Some emergency service vehicles used in the response to novichok poisonings in Wiltshire have been buried in a landfill site.
The secure burials would pose “absolutely no risk to the public”, a spokesman for the Department for Environment, Food and Rural Affairs said.
Defra did not disclose the number of vehicles nor the emergency services that had used them but confirmed that some had been sealed in a hazardous waste landfill site near Bishop’s Cleeve in Gloucestershire.
The UK government has blamed Russia for the nerve agent attack on the former spy Sergei Skripal and his daughter, Yulia, in Salisbury in March.
In July, Dawn Sturgess died after becoming an indirect casualty of the poisoning. Authorities believe she and her boyfriend, Charlie Rowley, picked up a discarded vial containing the substance.
A Defra spokesman said: “The cleanup work in south Wiltshire has been under way for some time and any potentially contaminated items continue to be removed and stored securely before being disposed of safely.
“As part of this work, following review by specialist teams, some of the vehicles involved in the response to the incident in March have been moved to a hazardous waste landfill site.
“There is absolutely no risk to the public of using hazardous waste landfill sites. These locations are fully sealed and highly regulated to ensure waste is disposed of safely. This is controlled by regulation, overseen by the Environment Agency, which specifically ensures that sites are not prone to flooding or other hazards.

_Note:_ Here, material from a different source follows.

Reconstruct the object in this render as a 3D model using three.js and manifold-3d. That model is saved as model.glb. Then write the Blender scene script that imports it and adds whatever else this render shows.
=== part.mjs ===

“Our number-one priority is making sure that the identified sites are safe, so they can be returned to use and Wiltshire can get back to normal.”
The novichok attacks caused an international diplomatic incident, with the home secretary, Sajid Javid, accusing the Russian state of using Britain as a “dumping ground for poison”.
Kremlin spokesman Dmitry Peskov previously said linking Russia to the poisoning would be absurd.